A blond, translucent hair poked out from the dust she’d gathered on the lower shelf and she paused, turning her head to the side while she conjured the scene that led to its placement there. She could see him, wearing the same faded shirt as the picture, smoothing his hair as if he’d just walked in from the boat ride. A single strand dwindled down across the books, undetected, as he peered absently at the leather-spined titles—the same little hair that now stuck out so obstinately from its dusty bed. His finger grazed the tops of his collection, sending tiny particles to rest on the shelf. Inhaling, he turned slowly and it seemed that he might face her. Before she could meet his eyes, though, she found herself alone in the room. Looking at the dust she’d collected, she sighed.

This is all I have, now.

When the shelves were dusted, she polished them quickly with a soft white cloth and the spray she’d taken from the hospital. It made her think of echoing footsteps and beeping machines when she breathed it in. Perhaps it is too quiet in this house, she thought silently, and began to hum softly again. The smell followed her into the various rooms of the house, where she shoveled dust into one of the ceramic containers she carried with her, for occasions just like these, before wiping down the various surfaces. She swabbed along the tops of clocks and picture frames, behind the TV and over top of the snarled electrical cords throughout the rooms. Her empty humming tune drifted down the hall, dissipated by the hiss of the aerosol disinfectant.
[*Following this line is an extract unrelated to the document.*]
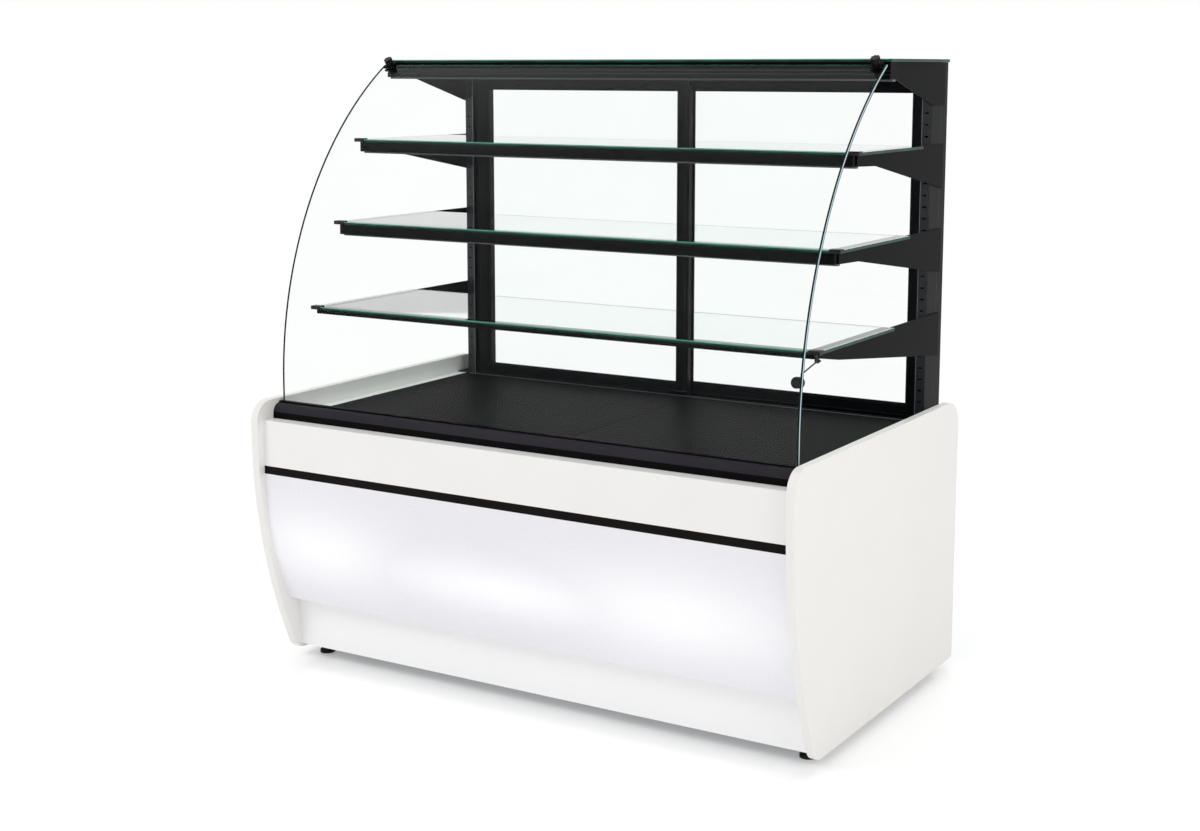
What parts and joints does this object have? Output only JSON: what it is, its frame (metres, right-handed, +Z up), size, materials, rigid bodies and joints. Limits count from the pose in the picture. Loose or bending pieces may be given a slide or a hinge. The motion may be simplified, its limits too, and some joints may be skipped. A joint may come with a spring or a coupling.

She had cleaned houses before, of course, and this made things simpler – she knew the process. Once everything had been wiped clear of dust, she swept debris from the hard floors and linoleum into the only carpeted room in the house, the study. This is where she had begun. The polished shelves twinkled back at her during the few short minutes she ran the vacuum cleaner, their cleanness paralleled by the careful stripes she made along the carpet. She removed the vacuum’s dirt cup and emptied its contents into her little ceramic urn, the same one that carried all of the dust strips and remnants from throughout the house. This container was, she thought, well-chosen. There was always a small selection available in her oversized purse, and she liked that this one had a smooth stone disk for a lid. After arranging the two latches that held it in place, she wiped off the outer surface and placed the whole thing into her bag.

Once back in her own home, she carefully ran the cloth—now smudged with a gray, wrinkled handprint—across the shelf before removing the container, lid intact, from her bag and setting it carefully on the shelf between granite jewelry box and the vintage candy tin. It was a perfect fit there, and she gave a perfunctory nod of satisfaction as she stepped back to view its spacing from the other urns. A sweet, sad little collection. Her lip had twisted upward on one end, halfway between a sob and a smirk. Indeed, it was a sweet, sad little collection…but it still needed more.

*

“Thank goodness you’re here, girl! It’s been a busy afternoon,” Janet spoke in a hurried sigh, trying to catch her breath, “We had two new arrivals this morning and we’re still trying to get things situated.” A phone rang on the desk across from her. She gestured to it without looking up from the scrawled notes on her legal pad, “Do you mind grabbing that for me?”

The purse made a distinct “clink” noise as she set it down on the desk next to Janet and answered the phone, “Sheet County Hospice, how may I help you?”


Co-editor Omar Figueras on “Dust to Dust”: I found the nameless consciousness in this story haunting, alluring; she's a ghostlike presence but flesh and bone in her awkwardness. Human and longing to connect and preserve something she cannot define. Leah's writing is trance-like, hallucinatory. The reader has the pleasure of embodying this near-omniscient, unknown consciousness for an interim, and afterward is irrevocably transformed.